Sounds serious, especially for the SEO community. And it probably is, too. But don't panic. Notice that it says "too much of an" and not "any". It's still a ranking derived from links, not a random Google rank.
We know about the Page Rank algorithm. This is the tool that Google uses to make sure that the pages it has indexed are displayed to the user with the most important pages first. Without being too specific it simply means that, for each and every page Google calculates some value that ranks this page relative to the other pages in the index.
This is something else. Rephrase: This is the same thing plus something else. It is, essentially, a new way to order the top results for any query.
What the new patent implies is a ranking, then a reranking, then a weighting, and then a display. It goes something like this:
In this process there will actually be "two ranks", or rather, there will be three: The initially ranked documents (OldScore ~ Page Rank), and the reranked documents (LocalScore ~ Local Rank). The serps will still show only one set of documents, but this set will be ranked according to the "NewScore ~ New Rank" which is (sort of) a weighed average of PR and LR.
Don't be confused by the fancy words. It's more straightforward than it seems. In other words, this is what happens:
Well, if you are one of the few who knows all about chea.. hrm... optimizing for Google, then it means that the world just got a bit tougher. And then again, perhaps not, there are still tricks in the bag for the very, say, experienced. Nuff said, just a feeling, i will not elaborate on that.
It will become harder, it seems. If not for anything else, then only because you now have to pass not only one, but two independent ranking filters. In stead of optimizing for PR you will now have to optimize for both PR and LR.
Let's assume, as a very simple example only, that values 0,1,2 are the only values for both PR and LR: If You get a PR of 2 and a LR of 0, then the NewRank will be 0. If you get a PR of 0 you will not even make it to the top set of 1000 that will ever get a LR calculated. On the other hand, if you get a PR and a LR of 1 then you're better off than the guy having a top PR but no LR.
It's a device constructed to yield better results and (repeat quote):
... prevent any single author of web content from having too much of an impact on the ranking value.

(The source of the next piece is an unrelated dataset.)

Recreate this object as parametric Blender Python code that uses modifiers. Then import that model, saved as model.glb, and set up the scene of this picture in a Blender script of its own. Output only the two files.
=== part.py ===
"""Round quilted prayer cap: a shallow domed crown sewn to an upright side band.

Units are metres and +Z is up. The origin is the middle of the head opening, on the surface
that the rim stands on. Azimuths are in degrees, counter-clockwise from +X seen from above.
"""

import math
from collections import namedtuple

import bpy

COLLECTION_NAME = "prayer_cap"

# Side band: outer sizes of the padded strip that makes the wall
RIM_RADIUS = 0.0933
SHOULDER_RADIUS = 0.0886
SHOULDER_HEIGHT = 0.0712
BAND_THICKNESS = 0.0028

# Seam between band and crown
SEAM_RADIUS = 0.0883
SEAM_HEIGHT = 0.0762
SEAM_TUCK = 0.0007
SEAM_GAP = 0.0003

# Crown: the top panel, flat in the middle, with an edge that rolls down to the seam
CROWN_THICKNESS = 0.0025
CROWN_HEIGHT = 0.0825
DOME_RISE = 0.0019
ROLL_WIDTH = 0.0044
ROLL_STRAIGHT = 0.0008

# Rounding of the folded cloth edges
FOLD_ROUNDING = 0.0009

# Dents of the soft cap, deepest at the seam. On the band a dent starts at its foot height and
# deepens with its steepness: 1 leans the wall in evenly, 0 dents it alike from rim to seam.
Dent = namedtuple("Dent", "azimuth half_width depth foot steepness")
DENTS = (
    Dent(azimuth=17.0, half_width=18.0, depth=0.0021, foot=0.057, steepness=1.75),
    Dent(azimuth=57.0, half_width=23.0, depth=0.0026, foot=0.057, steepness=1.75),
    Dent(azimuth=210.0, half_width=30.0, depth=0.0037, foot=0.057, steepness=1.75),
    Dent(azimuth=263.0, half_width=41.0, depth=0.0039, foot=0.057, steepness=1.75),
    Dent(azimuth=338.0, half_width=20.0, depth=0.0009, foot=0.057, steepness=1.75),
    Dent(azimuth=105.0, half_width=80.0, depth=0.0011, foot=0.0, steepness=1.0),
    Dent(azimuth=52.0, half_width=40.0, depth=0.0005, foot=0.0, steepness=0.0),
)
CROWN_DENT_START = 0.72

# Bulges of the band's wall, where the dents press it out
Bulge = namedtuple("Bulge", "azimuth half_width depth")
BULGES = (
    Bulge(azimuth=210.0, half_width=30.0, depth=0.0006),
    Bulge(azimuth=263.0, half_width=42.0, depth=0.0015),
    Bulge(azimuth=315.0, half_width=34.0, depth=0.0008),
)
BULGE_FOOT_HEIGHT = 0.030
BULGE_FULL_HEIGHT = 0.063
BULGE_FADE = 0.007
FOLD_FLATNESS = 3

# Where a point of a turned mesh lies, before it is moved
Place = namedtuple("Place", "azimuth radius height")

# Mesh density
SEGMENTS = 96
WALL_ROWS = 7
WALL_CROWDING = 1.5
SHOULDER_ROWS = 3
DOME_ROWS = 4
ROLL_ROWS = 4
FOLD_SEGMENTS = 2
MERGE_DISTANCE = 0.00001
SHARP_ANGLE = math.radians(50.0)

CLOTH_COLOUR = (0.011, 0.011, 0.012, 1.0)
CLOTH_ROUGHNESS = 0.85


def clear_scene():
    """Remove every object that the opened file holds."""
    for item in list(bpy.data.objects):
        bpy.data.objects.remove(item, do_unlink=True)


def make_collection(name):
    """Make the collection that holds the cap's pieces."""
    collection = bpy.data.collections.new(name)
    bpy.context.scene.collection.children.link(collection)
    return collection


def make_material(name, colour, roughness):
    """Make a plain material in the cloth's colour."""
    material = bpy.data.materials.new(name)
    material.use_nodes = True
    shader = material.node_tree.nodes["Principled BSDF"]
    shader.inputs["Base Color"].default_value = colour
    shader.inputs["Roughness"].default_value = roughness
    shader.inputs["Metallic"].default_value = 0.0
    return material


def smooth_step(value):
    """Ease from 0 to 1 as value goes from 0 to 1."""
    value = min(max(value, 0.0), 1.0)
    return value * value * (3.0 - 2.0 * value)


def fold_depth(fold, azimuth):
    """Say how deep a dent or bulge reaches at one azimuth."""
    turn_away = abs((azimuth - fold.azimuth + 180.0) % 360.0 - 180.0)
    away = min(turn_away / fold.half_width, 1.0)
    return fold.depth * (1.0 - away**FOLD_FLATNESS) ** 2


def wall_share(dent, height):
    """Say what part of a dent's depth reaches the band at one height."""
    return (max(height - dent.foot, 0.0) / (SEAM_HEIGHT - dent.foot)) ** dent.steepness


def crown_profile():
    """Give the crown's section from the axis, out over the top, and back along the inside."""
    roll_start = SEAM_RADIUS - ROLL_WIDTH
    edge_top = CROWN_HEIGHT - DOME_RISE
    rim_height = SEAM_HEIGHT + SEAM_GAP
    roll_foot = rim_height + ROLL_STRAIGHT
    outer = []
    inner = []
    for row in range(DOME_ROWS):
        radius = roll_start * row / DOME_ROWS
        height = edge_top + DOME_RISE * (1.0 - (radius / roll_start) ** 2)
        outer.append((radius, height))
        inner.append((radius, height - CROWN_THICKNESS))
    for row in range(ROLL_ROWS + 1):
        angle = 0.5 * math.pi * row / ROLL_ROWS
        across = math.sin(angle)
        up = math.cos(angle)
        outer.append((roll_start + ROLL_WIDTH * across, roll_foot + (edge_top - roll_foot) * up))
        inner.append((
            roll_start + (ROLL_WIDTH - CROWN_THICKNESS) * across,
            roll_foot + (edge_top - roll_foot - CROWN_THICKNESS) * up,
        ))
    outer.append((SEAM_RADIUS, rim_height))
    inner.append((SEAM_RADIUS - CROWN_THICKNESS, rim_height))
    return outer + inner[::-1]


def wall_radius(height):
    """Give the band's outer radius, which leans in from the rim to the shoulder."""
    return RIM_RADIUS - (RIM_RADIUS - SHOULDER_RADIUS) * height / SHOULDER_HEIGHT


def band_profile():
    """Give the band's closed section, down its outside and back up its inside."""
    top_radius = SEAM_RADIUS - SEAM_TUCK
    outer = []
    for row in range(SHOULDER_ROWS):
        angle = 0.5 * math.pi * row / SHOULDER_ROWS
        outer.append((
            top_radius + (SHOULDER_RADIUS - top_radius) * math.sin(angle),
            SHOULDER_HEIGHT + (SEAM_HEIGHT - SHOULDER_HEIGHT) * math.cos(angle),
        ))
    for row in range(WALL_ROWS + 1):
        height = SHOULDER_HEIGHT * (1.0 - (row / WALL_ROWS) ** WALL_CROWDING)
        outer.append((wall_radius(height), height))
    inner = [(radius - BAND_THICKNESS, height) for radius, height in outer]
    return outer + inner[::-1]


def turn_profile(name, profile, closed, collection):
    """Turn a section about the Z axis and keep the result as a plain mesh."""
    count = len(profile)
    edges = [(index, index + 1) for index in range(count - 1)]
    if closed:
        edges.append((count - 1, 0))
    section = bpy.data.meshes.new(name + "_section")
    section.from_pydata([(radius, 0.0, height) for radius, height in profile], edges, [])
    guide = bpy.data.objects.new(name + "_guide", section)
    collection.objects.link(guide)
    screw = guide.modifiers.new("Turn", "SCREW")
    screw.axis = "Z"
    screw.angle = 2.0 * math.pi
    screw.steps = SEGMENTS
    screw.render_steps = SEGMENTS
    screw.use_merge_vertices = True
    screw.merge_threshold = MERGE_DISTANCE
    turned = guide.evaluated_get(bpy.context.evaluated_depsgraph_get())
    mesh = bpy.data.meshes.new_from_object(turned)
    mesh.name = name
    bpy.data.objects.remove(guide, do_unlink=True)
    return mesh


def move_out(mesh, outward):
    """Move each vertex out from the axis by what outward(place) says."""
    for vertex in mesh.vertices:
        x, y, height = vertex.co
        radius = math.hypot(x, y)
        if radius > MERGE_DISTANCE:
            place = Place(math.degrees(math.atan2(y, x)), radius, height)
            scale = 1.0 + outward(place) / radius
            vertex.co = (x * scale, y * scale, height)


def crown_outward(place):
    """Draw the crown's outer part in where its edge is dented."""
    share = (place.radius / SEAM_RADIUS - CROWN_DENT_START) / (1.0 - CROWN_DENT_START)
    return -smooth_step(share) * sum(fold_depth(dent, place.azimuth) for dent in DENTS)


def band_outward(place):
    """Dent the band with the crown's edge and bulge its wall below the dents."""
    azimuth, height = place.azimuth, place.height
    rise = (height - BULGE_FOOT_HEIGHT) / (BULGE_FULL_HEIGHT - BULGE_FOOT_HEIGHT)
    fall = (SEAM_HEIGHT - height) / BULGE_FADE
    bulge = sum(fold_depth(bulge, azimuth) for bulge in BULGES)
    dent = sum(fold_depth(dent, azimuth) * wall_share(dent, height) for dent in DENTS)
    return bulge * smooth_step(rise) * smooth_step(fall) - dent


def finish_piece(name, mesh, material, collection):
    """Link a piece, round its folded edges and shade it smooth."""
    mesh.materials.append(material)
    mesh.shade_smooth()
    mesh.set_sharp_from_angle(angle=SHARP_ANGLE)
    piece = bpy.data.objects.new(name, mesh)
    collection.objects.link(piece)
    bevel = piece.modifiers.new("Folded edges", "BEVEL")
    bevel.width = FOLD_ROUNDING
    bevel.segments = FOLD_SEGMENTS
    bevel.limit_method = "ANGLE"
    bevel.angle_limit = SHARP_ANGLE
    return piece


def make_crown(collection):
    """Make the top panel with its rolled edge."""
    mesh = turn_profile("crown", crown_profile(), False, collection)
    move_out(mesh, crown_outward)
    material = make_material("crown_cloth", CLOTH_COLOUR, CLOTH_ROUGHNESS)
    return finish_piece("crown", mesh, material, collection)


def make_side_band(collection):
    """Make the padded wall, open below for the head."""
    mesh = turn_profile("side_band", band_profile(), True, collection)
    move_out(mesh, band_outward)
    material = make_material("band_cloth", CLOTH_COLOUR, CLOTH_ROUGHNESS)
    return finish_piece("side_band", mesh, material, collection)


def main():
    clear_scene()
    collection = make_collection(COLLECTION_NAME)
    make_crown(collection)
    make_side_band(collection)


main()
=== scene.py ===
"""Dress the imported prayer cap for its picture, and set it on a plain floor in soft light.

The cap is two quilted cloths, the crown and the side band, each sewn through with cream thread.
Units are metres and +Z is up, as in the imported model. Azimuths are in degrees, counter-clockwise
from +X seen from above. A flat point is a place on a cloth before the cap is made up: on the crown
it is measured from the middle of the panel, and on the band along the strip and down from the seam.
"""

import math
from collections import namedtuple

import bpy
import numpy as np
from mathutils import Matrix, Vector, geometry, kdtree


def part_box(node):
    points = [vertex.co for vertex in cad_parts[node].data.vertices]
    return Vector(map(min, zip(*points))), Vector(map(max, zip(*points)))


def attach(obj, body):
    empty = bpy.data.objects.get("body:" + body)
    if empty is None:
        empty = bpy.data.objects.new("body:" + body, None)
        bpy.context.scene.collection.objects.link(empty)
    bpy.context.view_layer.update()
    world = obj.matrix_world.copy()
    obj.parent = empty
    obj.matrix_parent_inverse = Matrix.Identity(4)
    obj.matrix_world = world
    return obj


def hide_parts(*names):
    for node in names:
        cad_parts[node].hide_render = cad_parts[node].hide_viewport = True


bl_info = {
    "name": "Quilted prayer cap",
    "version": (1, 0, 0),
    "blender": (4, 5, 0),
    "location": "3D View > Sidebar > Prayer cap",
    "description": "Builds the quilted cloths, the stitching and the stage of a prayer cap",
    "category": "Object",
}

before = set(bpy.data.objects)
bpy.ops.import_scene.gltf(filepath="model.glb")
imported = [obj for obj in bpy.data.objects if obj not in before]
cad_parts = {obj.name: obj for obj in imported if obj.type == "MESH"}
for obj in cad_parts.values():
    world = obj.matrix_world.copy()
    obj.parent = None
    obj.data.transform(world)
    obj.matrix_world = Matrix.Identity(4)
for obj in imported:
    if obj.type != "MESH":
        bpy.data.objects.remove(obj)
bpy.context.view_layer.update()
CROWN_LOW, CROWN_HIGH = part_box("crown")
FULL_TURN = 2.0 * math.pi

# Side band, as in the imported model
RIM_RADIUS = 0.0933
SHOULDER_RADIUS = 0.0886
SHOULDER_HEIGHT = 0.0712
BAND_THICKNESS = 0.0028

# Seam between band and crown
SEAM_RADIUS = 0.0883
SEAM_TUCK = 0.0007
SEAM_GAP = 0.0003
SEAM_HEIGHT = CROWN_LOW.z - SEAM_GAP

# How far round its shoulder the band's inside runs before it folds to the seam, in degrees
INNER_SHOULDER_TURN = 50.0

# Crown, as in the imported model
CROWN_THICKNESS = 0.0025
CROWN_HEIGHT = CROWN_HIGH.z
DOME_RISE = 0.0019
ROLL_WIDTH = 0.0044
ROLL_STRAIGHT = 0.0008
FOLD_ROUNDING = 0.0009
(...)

I have been looking at the patent for a while and this intention could very well be inforced by it. That is, if "authorship" is equal to "domain ownership", or "some unspecified network of affiliated authors".
The LocalScore, or Local Rank, is both a filter and a ranking mechanism. It only considers pages among the 1000 or so selected by the PR.

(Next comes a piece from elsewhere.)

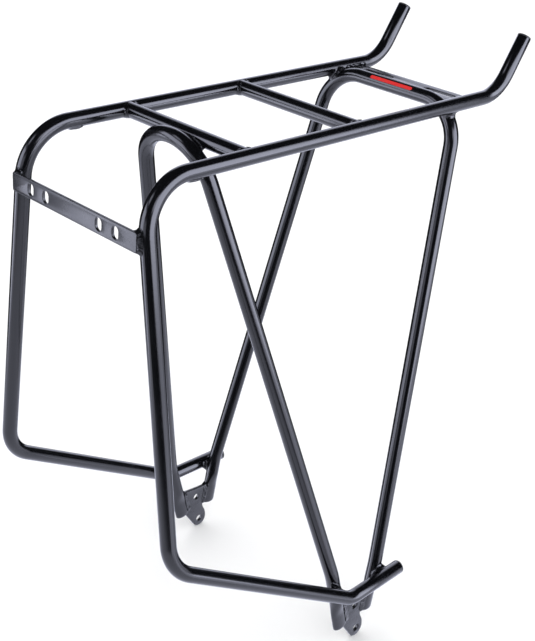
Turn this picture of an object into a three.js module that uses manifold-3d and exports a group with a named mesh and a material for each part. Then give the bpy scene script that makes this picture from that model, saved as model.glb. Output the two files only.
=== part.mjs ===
// Rear rack for a bicycle: a weldment of bent 10 mm steel tubes with plate dropouts.
//
// Millimetres. +X is the rack's right, +Y is forward, +Z is up.
// The origin lies midway between the two lower eyelets, on the line through their centres.

import * as THREE from 'three';
import { mergeVertices } from 'three/addons/utils/BufferGeometryUtils.js';
import Module from 'manifold-3d';

const wasm = await Module();
wasm.setup();

// ---------------------------------------------------------------------------
// Driving dimensions
// ---------------------------------------------------------------------------

const TUBE_RADIUS = 5;
const TUBE_WALL = 1;
const FIT_GAP = 0.3; // clearance between neighbouring solids

// Side rails: horn, level platform rail, rear leg, lower rail, level front end.
const RAIL_HALF_SPACING = 55;
const PLATFORM_HEIGHT = 378;
const HORN_BEND_Y = 133.1;
const HORN_LENGTH = 46;
const HORN_RISE = THREE.MathUtils.degToRad(57.3);
const REAR_BEND_Y = -184;
const LEG_FOOT = { x: 85, y: -181.4, z: 140.5 };
const KINK = { x: 98.5, y: -22.8, z: 45.1 };
const LOWER_FRONT = { x: 97.2, y: 31.4 };
const HORN_BEND_RADIUS = 30;
const REAR_BEND_RADIUS = 30;
const FOOT_BEND_RADIUS = 32;
const KINK_RADIUS = 21;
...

Here, "same host" refers to three octets of the IP. That means the first three quarters of it. In other words, these IPs are the same host:
"Similar or affiliated hosts" refers to mirrors or other kinds of pages that (quote) "contain the same or nearly the same documents". This could be (quote) "determined through a manual search or by an automated web search that compares the contents at different hosts". Here's another patent number for the curious: 5,913,208 (June 15, 1999)

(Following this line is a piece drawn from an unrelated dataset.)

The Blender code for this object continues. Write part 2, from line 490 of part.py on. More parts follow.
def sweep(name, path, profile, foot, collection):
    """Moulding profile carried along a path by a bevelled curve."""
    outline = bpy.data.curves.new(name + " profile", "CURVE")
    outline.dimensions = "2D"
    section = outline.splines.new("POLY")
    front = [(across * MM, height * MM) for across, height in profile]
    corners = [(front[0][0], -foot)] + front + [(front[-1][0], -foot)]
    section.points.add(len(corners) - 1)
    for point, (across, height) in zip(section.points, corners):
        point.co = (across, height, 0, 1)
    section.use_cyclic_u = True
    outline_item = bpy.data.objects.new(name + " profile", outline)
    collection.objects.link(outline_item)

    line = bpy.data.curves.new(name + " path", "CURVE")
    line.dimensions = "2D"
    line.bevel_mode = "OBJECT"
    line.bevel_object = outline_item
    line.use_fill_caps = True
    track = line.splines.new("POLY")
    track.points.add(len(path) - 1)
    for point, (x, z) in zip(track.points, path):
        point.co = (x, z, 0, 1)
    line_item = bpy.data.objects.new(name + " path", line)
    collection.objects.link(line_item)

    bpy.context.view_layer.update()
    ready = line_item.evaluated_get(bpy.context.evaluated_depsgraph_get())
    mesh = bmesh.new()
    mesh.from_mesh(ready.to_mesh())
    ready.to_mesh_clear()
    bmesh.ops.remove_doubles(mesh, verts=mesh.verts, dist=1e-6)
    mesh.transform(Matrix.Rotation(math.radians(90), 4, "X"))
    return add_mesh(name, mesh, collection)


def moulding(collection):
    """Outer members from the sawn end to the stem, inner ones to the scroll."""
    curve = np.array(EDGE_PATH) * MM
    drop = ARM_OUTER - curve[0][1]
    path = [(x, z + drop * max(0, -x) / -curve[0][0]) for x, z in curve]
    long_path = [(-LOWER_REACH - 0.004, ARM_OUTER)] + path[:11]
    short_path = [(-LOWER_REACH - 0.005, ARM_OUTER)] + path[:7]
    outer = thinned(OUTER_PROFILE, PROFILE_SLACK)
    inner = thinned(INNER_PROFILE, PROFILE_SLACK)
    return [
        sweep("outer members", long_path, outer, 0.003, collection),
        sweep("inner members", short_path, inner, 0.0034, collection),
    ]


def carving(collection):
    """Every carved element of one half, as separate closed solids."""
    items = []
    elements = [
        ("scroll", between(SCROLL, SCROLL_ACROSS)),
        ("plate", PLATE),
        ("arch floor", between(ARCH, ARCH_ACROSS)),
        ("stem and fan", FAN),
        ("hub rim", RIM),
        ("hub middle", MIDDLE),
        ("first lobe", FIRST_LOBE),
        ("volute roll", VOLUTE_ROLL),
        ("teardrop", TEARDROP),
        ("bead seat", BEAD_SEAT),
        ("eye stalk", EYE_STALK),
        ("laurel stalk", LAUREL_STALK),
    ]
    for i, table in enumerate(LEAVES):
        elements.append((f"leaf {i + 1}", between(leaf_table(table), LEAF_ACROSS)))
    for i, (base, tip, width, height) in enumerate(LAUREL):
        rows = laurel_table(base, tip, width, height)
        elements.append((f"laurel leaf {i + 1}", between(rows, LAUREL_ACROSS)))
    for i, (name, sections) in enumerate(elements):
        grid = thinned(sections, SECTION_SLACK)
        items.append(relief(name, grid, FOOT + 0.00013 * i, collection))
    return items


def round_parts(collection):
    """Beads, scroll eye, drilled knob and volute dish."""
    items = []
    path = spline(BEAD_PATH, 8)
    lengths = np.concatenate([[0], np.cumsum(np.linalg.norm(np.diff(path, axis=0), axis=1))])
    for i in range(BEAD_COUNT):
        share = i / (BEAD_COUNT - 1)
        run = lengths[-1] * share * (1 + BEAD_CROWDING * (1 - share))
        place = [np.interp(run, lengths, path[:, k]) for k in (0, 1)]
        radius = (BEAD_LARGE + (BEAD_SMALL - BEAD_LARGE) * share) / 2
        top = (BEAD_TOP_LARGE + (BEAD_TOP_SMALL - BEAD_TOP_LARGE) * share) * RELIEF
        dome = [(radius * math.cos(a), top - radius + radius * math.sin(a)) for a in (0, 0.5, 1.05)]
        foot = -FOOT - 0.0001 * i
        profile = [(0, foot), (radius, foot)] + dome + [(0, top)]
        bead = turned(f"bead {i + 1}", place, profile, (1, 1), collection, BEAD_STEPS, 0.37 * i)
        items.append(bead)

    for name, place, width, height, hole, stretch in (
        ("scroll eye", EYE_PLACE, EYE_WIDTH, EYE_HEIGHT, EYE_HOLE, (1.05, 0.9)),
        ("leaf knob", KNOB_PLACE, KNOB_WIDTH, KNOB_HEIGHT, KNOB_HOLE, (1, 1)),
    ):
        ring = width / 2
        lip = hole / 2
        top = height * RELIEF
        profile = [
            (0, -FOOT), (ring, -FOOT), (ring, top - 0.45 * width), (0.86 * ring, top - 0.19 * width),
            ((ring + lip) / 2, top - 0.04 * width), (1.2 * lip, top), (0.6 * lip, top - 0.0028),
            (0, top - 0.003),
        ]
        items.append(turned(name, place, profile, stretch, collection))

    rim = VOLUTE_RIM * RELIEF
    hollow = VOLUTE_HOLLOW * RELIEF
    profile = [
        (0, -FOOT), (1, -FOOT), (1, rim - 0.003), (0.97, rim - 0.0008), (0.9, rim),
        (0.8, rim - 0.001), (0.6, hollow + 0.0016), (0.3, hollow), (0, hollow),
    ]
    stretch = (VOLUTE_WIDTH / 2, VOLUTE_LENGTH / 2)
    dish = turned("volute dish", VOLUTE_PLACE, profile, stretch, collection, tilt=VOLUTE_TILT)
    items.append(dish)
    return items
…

That is: Your on-site link structure means zero to LR. Linking to and from others on the same IP means zero. Near-duplicate pages means zero. Only one page from your "neigborhood", the single most relevant page, will be taken into account.
So, although you positively know that you have 1,234 inbound links, only the top "k" of these, that are not from "your neighborhood" or even "part of the same neigborhood" will count.
LocalRank = SUM(i=1-k) PR(BackSet(i))m
Again, the m is one of those annoying unknowns (quote): "the appropriate value at which m should be set varies based on the nature of the OldScore values" (OldScore being PR). It is stated, however, that (quote) "Typical values for m are, for example, one through three".
That's it. Really, it is. There's nothing more to the Local Rank than this.
This is getting a very long post you know... Well, luckily it's simple, the formula is here, it's as public as the rest, you can't have a patent that's also a secret (quote):
NewScore(x) = (a+LocalScore(x)/MaxLS)(b+OldScore(x)/MaxOS)
x being your page
a being some weight *
b being some weight *
MaxLS being maximum of the LocalScore values, or some treshold value if this is too small
MaxOS being maximum PR for the original set (the PR set)
* Isn't this just beautiful (quote): "The a and b values are constants, and, may be, for example, each equal to one"
Inbound links are still important. Very much so. But not just any inbound links, rather: It is important to have inbound links spread across a variety of unrelated sources.
It could be that blogger sites on blogger.com, tripod sites, web rings, and the like will see less impact in serps from crosslinking. Mirror sites, and some other types of affiliate programs, eg. the SearchKing type, will probably also suffer.
My primary advice from the algebra right now is to seek incoming links from "quality unrelated sites" yet still sites within the same subject area. Unrelated means: Sites that are not sharing the first three quarters of an IP or are in other ways affiliated or from "same neigborhood" (at the very least not affiliated in a structured manner). Quality means what it says.
Links from direct competitors will suddently have great value, as odd as it sounds.